Juden und Muslime begrüßen Gesetzentwurf zur Beschneidung

Einigung in Reichweite

Das Gesetz zur Erlaubnis religiöser Beschneidungen nimmt Gestalt an: Der Entwurf aus dem Justizministerium erntet bei Juden und Muslimen Lob. Beschneidungsgegner appellieren indes weiter, das Gesetz noch zu stoppen.

Beschneidungsgesetz kommt (KNA)
Beschneidungsgesetz kommt / ( KNA )

Der Gesetzentwurf aus dem Bundesjustizministerium zur Erlaubnis religiöser Beschneidungen ist bei Juden und Muslimen auf Zustimmung gestoßen. "Wir sind froh, dass jüdische Gebote und damit jüdisches Leben nicht in die Illegalität gedrängt werden", sagte der Präsident des Zentralrats der Juden in Deutschland, Dieter Graumann, am Donnerstag in Berlin. Auch der Zentralrat der Muslime begrüßte den Entwurf.



In der kommenden Woche im Kabinett

Gut drei Monate nach Bekanntwerden des Kölner Urteils, das die religiöse Beschneidung als Körperverletzung gewertet hatte, nehmen die Gesetzespläne der Bundesregierung Gestalt an. Am Montag wurde ein Entwurf zur Abstimmung verschickt. Bereits in der kommenden Woche könnte er im Kabinett behandelt und danach in den Bundestag eingebracht werden.

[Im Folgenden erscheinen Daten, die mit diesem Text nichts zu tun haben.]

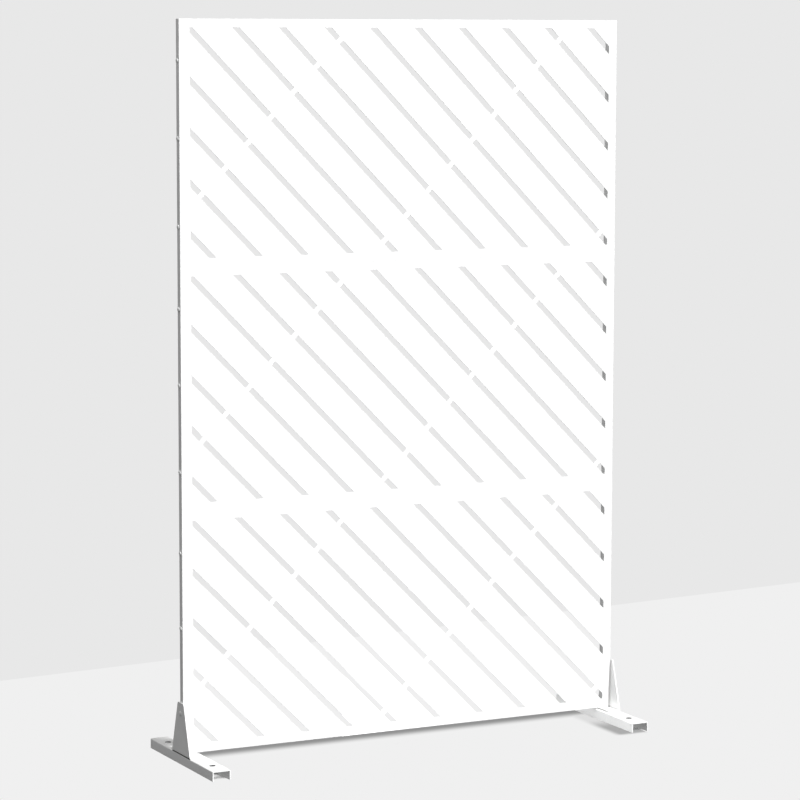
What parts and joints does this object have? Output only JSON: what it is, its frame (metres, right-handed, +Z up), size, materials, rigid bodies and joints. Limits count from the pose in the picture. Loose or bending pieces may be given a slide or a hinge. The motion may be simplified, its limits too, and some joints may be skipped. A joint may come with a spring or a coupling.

Nach dem Entwurf, der dem epd vorliegt, soll die elterliche Sorge die Entscheidung für eine Beschneidung aus medizinisch nicht notwendigen Gründen bei Minderjährigen umfassen. Der Eingriff wäre demnach erlaubt, wenn er nach den Regeln ärztlicher Kunst ausgeführt wird. Dazu gehören eine umfassende Aufklärung und eine möglichst effektive Schmerzbehandlung. In den ersten sechs Monaten nach der Geburt soll der Eingriff auch einem religiösen Beschneider erlaubt sein.



Der Ärztliche Direktor des Jüdischen Krankenhauses in Berlin, Kristof Graf, begrüßte den Entwurf. "Ich denke, das wird im Alltag Klärung und Ruhe in die Debatte bringen", sagte er dem epd. Noch zu klären werde sein, ob die Religionsgemeinschaften angesichts der Tätigkeit ritueller Beschneider einheitliche Standards entwickeln und beispielsweise Ausbildungszertifikate vergeben wollen, ergänzte Graf. Darüber sollten Rabbiner und der Zentralrat der Juden diskutieren.



"Sicherlich müssen wir hier auch einige Kompromisse eingehen", sagte Graumann zu dem Thema. Dennoch sei die Tatsache, dass die fachgerecht ausgebildeten Beschneider (Mohalim) den Eingriff weiter vornehmen könnten "ein guter und wichtiger Beschluss". Zudem hoffe er, dass in der Zivilgesellschaft das Verständnis und der Respekt für jüdisches Leben wieder wachse.



European Jewish Congress befürchtet Einschränkung in weiteren Ländern

Der European Jewish Congress befürchtet indes auch in anderen Ländern eine Einschränkung der religiösen Praxis. In einem Brief an die Spitzen von europäischer Kommission, Rat und Parlament sowie Regierungen betroffener Mitgliedländer verweist die Dachorganisation auf Pläne der Opposition in Finnland, religiöse Beschneidungen als Straftat zu werten. Auch in Österreich und der Schweiz habe das Kölner Beschneidungsurteil Auswirkungen gehabt. Der Präsident der Organisation, Moshe Kantor, appellierte in seinem Brief an die führenden Politiker, für die Entfaltung der Religionsfreiheit Sorge zu tragen.



Kritik am Gesetzentwurf zur Beschneidung kam von der Frauenhilfsorganisation "Terre des femmes" und der Deutschen Kinderhilfe. Der Entwurf werfe mehr Fragen und Ungereimtheiten auf, als er Rechtssicherheit biete, erklärte die Vorstandsvorsitzende von "Terre des Femmes", Irmingard Schewe-Gerigk. Sie verwies dabei auf eine fehlende Definition der "Regeln der ärztlichen Kunst" und die Bestimmungen zur Schmerzbehandlung.



Der Vorstandsvorsitzende der Deutschen Kinderhilfe, Georg Ehrmann, sagte, das geplante Gesetz schwäche die Kinderrechte. Er startete gemeinsam mit anderen Organisationen eine Bundestags-Petition, die einen Aufschub des Gesetzes zugunsten einer ausführlicheren Diskussion fordert. Das noch eine Woche laufende Begehren haben bisher knapp 4.600 Menschen unterzeichnet.